● Task directions
The required output is a word-for-word copy of the lines from the line bearing "make_movement_box(paints, places)" through the line bearing "bpy.data.objects.remove(obj)", inclusive, and no other lines.

● Data excerpt

----------------------------------------

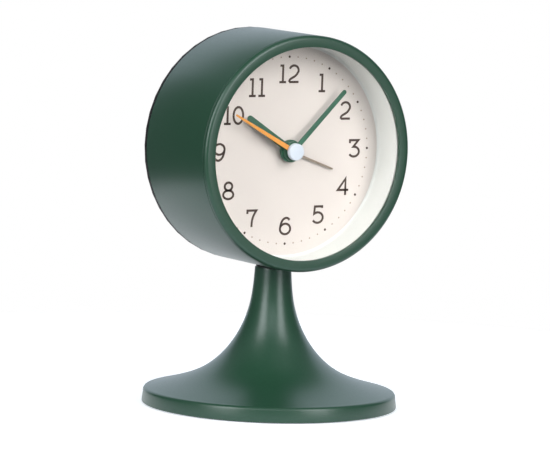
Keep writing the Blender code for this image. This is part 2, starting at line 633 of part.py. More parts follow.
def make_hands(paints):
    green = paints["green_hand_paint"]
    make_hand("alarm_hand", ALARM_ANGLE, hand_outline(0.55, 0.4, 23.7), ALARM_SHEET,
              (3.7, ALARM_SHEET[0] - 0.05, ALARM_SHEET[1] + 0.6), 2.75, paints["satin_metal"])
    make_hand("hour_hand", HOUR_ANGLE, hand_outline(1.75, 1.35, 26.2), HOUR_SHEET,
              (4.8, HOUR_SHEET[0] - 0.1, HOUR_SHEET[1] + 1.0), 1.95, green)
    make_hand("minute_hand", MINUTE_ANGLE, hand_outline(1.1, 0.95, 35.8), MINUTE_SHEET,
              (4.1, MINUTE_SHEET[0] - 0.1, MINUTE_SHEET[1] + 0.9), 1.25, green)
    make_hand("second_hand", SECOND_ANGLE, hand_outline(1.1, 0.45, 33.1), SECOND_SHEET,
              (2.2, SECOND_SHEET[0] - 0.05, SECOND_SHEET[1] + 0.15), 0.65, paints["orange_paint"])
    cap_back = SECOND_SHEET[0] - 0.15
    cap_front = cap_back - CAP_THICKNESS
    cap = [(0, cap_front), (CAP_R - 0.45, cap_front), (CAP_R, cap_front + 0.4), (CAP_R, cap_back - 0.15),
           (CAP_R - 1.2, cap_back), (0.65, cap_back), (0.65, cap_back - 0.65), (0, cap_back - 0.65)]
    turned("second_cap", cap, paints["white_plastic"], at=(0, 0, AXIS_Z), segments=24)


# --------------------------------------------------------------------- back

DOOR_HALF = (29.0, 9.6)
DOOR_CENTRE = (0.0, -BATTERY_DROP)


def make_back_cover(paints, places):
    black = paints["black_plastic"]
    skirt_r = CASE_R - CASE_WALL - GAP
    profile = [(0, COVER_FRONT_Y), (46.7, COVER_FRONT_Y), (46.7, 20.5), (skirt_r, 20.5), (skirt_r, COVER_FRONT_Y),
               (CASE_R, COVER_FRONT_Y), (CASE_R, BACK_Y - 0.6), (CASE_R - 0.6, BACK_Y), (0, BACK_Y)]
    cover = turned("back_cover", profile, black, at=(0, 0, AXIS_Z))
    front, back = COVER_FRONT_Y - 1, BACK_Y + 1
    cut(cover, prism("door_opening", rectangle(DOOR_HALF[0] + GAP, DOOR_HALF[1] + GAP, 1.5, DOOR_CENTRE),
                     front, back, black, (0, 0, AXIS_Z)))
    for i, place in enumerate(screw_places()):
        cut(cover, rod(f"cover_screw_hole_{i}", 1.7, front, back, black, place, segments=12),
            rod(f"cover_counterbore_{i}", 3.3, BACK_Y - 0.9, back, black, place, segments=16))
    for name in ("time_shaft", "alarm_shaft"):
        cut(cover, rod(f"cover_hole_{name}", SHAFT_R + 0.3, front, back, black, places[name], segments=16))
    cut(cover, rod("cover_button_hole", 4.3, front, back, black, (BUTTON_X, 0), segments=24),
        block("cover_switch_slot", (8.6, 6.0, 3.2), (SWITCH_X, BACK_Y, AXIS_Z), black))
    for row in (-1, 0, 1):
        length = 12.0 if row == 0 else 9.0
        cut(cover, block(f"cover_sound_slot_{row + 1}", (length, 8.0, 1.4),
                         (0, 25.4, AXIS_Z + BUZZER_RISE + 4.0 * row), black))

    door = prism("battery_door", rectangle(*DOOR_HALF, 1.3, DOOR_CENTRE), COVER_FRONT_Y + 0.2, BACK_Y - 0.1, black,
                 (0, 0, AXIS_Z))
    for i in range(4):
        cut(door, block(f"door_groove_{i}", (8.0, 1.2, 0.7),
                        (0, BACK_Y, AXIS_Z - BATTERY_DROP + 6.6 - 1.6 * i), black))


def make_knob(name, place, paint):
    """A setting knob: a grip with shallow flutes, and a blind bore for its shaft."""
    flutes = 18
    outline = []
    for i in range(flutes):
        mid = 360 * i / flutes
        outline += [dial_point(KNOB_R - depth, mid + 360 / flutes * share)
                    for share, depth in ((0.0, 0.5), (0.3, 0.0), (0.7, 0.0))]
    knob = prism(name, outline, KNOB_FRONT_Y, KNOB_BACK_Y, paint, (place[0], 0, AXIS_Z + place[1]))
    cut(knob, rod(f"{name}_bore", SHAFT_R + 0.05, KNOB_FRONT_Y - 1, KNOB_BACK_Y - 1.8, paint, place))
    return knob


def make_controls(paints, places):
    black = paints["black_plastic"]
    make_knob("time_knob", places["time_shaft"], black)
    make_knob("alarm_knob", places["alarm_shaft"], black)
    switch = block("alarm_switch", (3.2, 5.2, 2.6), (SWITCH_X - 2.0, 26.2, AXIS_Z), black)
    join(switch, block("switch_flange", (7.0, 0.8, 6.0), (SWITCH_X - 2.0, 23.6, AXIS_Z), black))
    button = rod("snooze_button", 4.0, 23.4, 28.0, black, (BUTTON_X, 0), segments=24)
    join(button, rod("button_flange", 5.2, 22.9, 24.0, black, (BUTTON_X, 0), segments=24))
    cage = [(0, 16.8), (6.9, 16.8), (6.9, 24.1), (5.7, 24.1), (5.7, 18.0), (0, 18.0)]
    turned("button_cage", cage, black, at=(BUTTON_X, 0, AXIS_Z), segments=20)
    coil_spring("snooze_spring", (BUTTON_X, 18.6, AXIS_Z), (0, 1, 0), (3.2, 3.2), 3.8, 4, 0.25, paints["steel"])


def coil_spring(name, start, direction, radii, length, turns, wire_r, paint):
    """A coil from start along X or Y, from its first radius to its second."""
    steps = 12 * turns
    points = []
    for i in range(steps + 1):
        share = i / steps
        radius = radii[0] + (radii[1] - radii[0]) * share
        a = 2 * math.pi * turns * share
        u, v, along = radius * math.cos(a), radius * math.sin(a), length * share
        if direction[0]:
            points.append((start[0] + along * direction[0], start[1] + u, start[2] + v))
        else:
            points.append((start[0] + u, start[1] + along, start[2] + v))
    return wire(name, points, wire_r, paint, sides=0, smooth=False)


def make_power(paints):
    """Battery box on the inside of the cover, with its contacts, the battery and the leads."""
    black = paints["black_plastic"]
    centre_z = AXIS_Z - BATTERY_DROP
    box = block("battery_box", (60.0, 15.5, 18.6), (0, 16.4, centre_z), black)
    cut(box, block("box_hollow", (57.6, 15.5, 16.0), (0, 17.6, centre_z), black))
    half = 24.6
    battery = turned("battery", [(0, -half), (BATTERY_R - 0.5, -half), (BATTERY_R, -half + 0.5),
                                 (BATTERY_R, half - 0.5), (BATTERY_R - 0.5, half), (2.75, half),
                                 (2.75, half + 1.3), (0, half + 1.3)],
                     paints["battery_sleeve"], at=(0, BATTERY_Y, centre_z), axis="Z", segments=20)
    battery.rotation_euler = (0, math.radians(90), 0)
    block("positive_contact", (0.5, 9.0, 9.0), (27.2, BATTERY_Y, centre_z), paints["steel"])
    coil_spring("negative_spring", (-25.3, BATTERY_Y, centre_z), (-1, 0, 0), (3.0, 5.0), 2.8, 3, 0.35,
                paints["steel"])
    wire("battery_lead_red", [(25.0, 20.5, 94.2), (27.5, 18.5, 97.0), (30.5, 14.0, 104.0), (30.8, 10.0, 112.0),
                              (30.0, 8.5, 124.0), (24.0, 9.8, 132.0), (10.0, 10.2, 134.0), (2.0, 10.0, 132.5)],
         0.6, paints["red_wire"], sides=1)
    wire("battery_lead_black", [(-25.0, 20.5, 94.2), (-28.0, 18.0, 97.0), (-31.0, 14.0, 104.0), (-31.0, 10.0, 112.0),
                                (-30.0, 9.0, 124.0), (-24.0, 9.8, 131.0), (-14.0, 10.2, 133.0), (-8.0, 10.0, 132.0)],
         0.6, paints["rubber"], sides=1)
    rod("buzzer", 10.5, 20.4, 24.1, paints["black_plastic"], (0, BUZZER_RISE), segments=32)


def main():
    for obj in list(bpy.data.objects):
        bpy.data.objects.remove(obj, do_unlink=True)
    paints = make_materials()
    places = wheel_places()
    make_pedestal(paints)
    make_case(paints)
    make_carrier(paints)
    make_movement_box(paints, places)
    make_motion_work(paints, places)
    make_going_train(paints, places)
    make_motor(paints, places)
    make_hands(paints)
    make_back_cover(paints, places)
    make_controls(paints, places)
    make_power(paints)
    for i, place in enumerate(movement_screw_places()):
        make_screw(f"movement_screw_{i + 1}", place, 2.2, MOVEMENT_SCREW_HEAD, 0.95,
                   DIAL_FRONT_Y + 0.9, paints["steel"])
    for i, place in enumerate(screw_places()):
        make_screw(f"back_screw_{i + 1}", place, 2.9, (BACK_Y - 0.8, BACK_Y + 0.4), 1.15, 14.0, paints["steel"])


main()
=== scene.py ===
"""Looks of the desk alarm clock: camera, light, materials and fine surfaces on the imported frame.

Places come from the frame's own nodes. Lengths are in millimetres, and new_piece() turns them into metres.
Dial angles run clockwise from twelve, as seen from the front. The dial faces -Y.
"""

import math

import bmesh
import bpy
import numpy as np
from mathutils import Matrix, Vector


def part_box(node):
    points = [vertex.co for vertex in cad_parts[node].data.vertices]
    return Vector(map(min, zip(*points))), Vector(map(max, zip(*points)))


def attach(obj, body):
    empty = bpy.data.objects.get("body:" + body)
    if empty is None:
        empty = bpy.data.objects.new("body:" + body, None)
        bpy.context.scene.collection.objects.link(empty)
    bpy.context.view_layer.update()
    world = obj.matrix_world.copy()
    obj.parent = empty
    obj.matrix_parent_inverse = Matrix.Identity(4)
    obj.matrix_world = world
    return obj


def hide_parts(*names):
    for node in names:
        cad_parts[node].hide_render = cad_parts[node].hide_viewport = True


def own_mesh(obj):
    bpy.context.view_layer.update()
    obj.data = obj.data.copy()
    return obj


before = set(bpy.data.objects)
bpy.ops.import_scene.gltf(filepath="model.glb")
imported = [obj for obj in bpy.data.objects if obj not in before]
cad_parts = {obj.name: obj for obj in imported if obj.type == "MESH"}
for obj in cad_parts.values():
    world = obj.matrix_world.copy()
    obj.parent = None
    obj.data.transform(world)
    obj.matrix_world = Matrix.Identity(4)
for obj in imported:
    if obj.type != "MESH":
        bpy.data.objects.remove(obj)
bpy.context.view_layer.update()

MM = 0.001
FINE = 160                       # segments of a large round piece
SMALL = 48                       # segments of a small one
SHARP_EDGE = math.radians(35)    # an edge that turns by more than this isn't shaded smooth


def box(node):
    """Lowest and highest corner of a CAD node, in millimetres."""
    low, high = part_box(node)
    return low / MM, high / MM


SHELL_LOW, SHELL_HIGH = box("case_shell")
BEZEL_LOW, BEZEL_HIGH = box("bezel")
CASE_R = (BEZEL_HIGH.x - BEZEL_LOW.x) / 2
AXIS_Z = BEZEL_HIGH.z - CASE_R
FRONT_Y = BEZEL_LOW.y
FOOT_R = box("pedestal")[1].x
DIAL_Y = box("dial")[0].y
CENTRE = (0.0, 0.0, AXIS_Z)


# ------------------------------------------------------------------- camera

CAMERA_AZIMUTH = -30.97
CAMERA_ELEVATION = 6.24
CAMERA_ROLL = 1.88
CAMERA_DISTANCE = 38.16 * CASE_R
AIM_Z = 1.546 * CASE_R           # height of the point that the camera looks at
AIM_RIGHT = 0.2                  # and how far it lies to the right of the pedestal's axis
FOCAL_LENGTH = 293.5


def make_camera():
    """A long lens, a little above the dial and to its left."""
    azimuth = math.radians(CAMERA_AZIMUTH)
    elevation = math.radians(CAMERA_ELEVATION)
    roll = math.radians(CAMERA_ROLL)
    back = Vector((math.sin(azimuth) * math.cos(elevation), -math.cos(azimuth) * math.cos(elevation),
                   math.sin(elevation)))
    level = Vector((math.cos(azimuth), math.sin(azimuth), 0))
    upright = back.cross(level)
    right = level * math.cos(roll) + upright * math.sin(roll)
    up = upright * math.cos(roll) - level * math.sin(roll)
    camera = bpy.data.objects.new("camera", bpy.data.cameras.new("camera"))
    camera.data.lens = FOCAL_LENGTH
    camera.data.clip_end = 50
    turn = Matrix((right, up, back)).transposed().to_4x4()
    aim = Vector((0, 0, AIM_Z)) + right * AIM_RIGHT
    camera.matrix_world = Matrix.Translation((aim + back * CAMERA_DISTANCE) * MM) @ turn
    bpy.context.scene.collection.objects.link(camera)
    bpy.context.scene.camera = camera


# ---------------------------------------------------------- floor and light

FLOOR_R = 300
FLOOR_GLOW = 0.6
LIGHT_DISTANCE = 1.4             # metres
WARM = (1.0, 0.97, 0.94)
COOL = (0.78, 0.87, 1.0)
SKY_COLOUR = (0.88, 0.93, 1.0)
SKY = ((0.42, 0.11), (0.56, 0.27), (0.72, 0.25), (0.85, 0.18))  # sine of the elevation, strength


def make_floor():
    """A white disk that shows in the clock's reflections and runs into the white backdrop."""
    bm = bmesh.new()
    bmesh.ops.create_circle(bm, cap_ends=True, segments=96, radius=FLOOR_R)
    floor = new_piece("floor", bm, floor_paint())
    floor.visible_diffuse = False   # so that only its mirror image lights the clock from below
    floor.visible_transmission = False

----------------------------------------

● Task solution
    make_movement_box(paints, places)
    make_motion_work(paints, places)
    make_going_train(paints, places)
    make_motor(paints, places)
    make_hands(paints)
    make_back_cover(paints, places)
    make_controls(paints, places)
    make_power(paints)
    for i, place in enumerate(movement_screw_places()):
        make_screw(f"movement_screw_{i + 1}", place, 2.2, MOVEMENT_SCREW_HEAD, 0.95,
                   DIAL_FRONT_Y + 0.9, paints["steel"])
    for i, place in enumerate(screw_places()):
        make_screw(f"back_screw_{i + 1}", place, 2.9, (BACK_Y - 0.8, BACK_Y + 0.4), 1.15, 14.0, paints["steel"])


main()
=== scene.py ===
"""Looks of the desk alarm clock: camera, light, materials and fine surfaces on the imported frame.

Places come from the frame's own nodes. Lengths are in millimetres, and new_piece() turns them into metres.
Dial angles run clockwise from twelve, as seen from the front. The dial faces -Y.
"""

import math

import bmesh
import bpy
import numpy as np
from mathutils import Matrix, Vector


def part_box(node):
    points = [vertex.co for vertex in cad_parts[node].data.vertices]
    return Vector(map(min, zip(*points))), Vector(map(max, zip(*points)))


def attach(obj, body):
    empty = bpy.data.objects.get("body:" + body)
    if empty is None:
        empty = bpy.data.objects.new("body:" + body, None)
        bpy.context.scene.collection.objects.link(empty)
    bpy.context.view_layer.update()
    world = obj.matrix_world.copy()
    obj.parent = empty
    obj.matrix_parent_inverse = Matrix.Identity(4)
    obj.matrix_world = world
    return obj


def hide_parts(*names):
    for node in names:
        cad_parts[node].hide_render = cad_parts[node].hide_viewport = True


def own_mesh(obj):
    bpy.context.view_layer.update()
    obj.data = obj.data.copy()
    return obj


before = set(bpy.data.objects)
bpy.ops.import_scene.gltf(filepath="model.glb")
imported = [obj for obj in bpy.data.objects if obj not in before]
cad_parts = {obj.name: obj for obj in imported if obj.type == "MESH"}
for obj in cad_parts.values():
    world = obj.matrix_world.copy()
    obj.parent = None
    obj.data.transform(world)
    obj.matrix_world = Matrix.Identity(4)
for obj in imported:
    if obj.type != "MESH":
        bpy.data.objects.remove(obj)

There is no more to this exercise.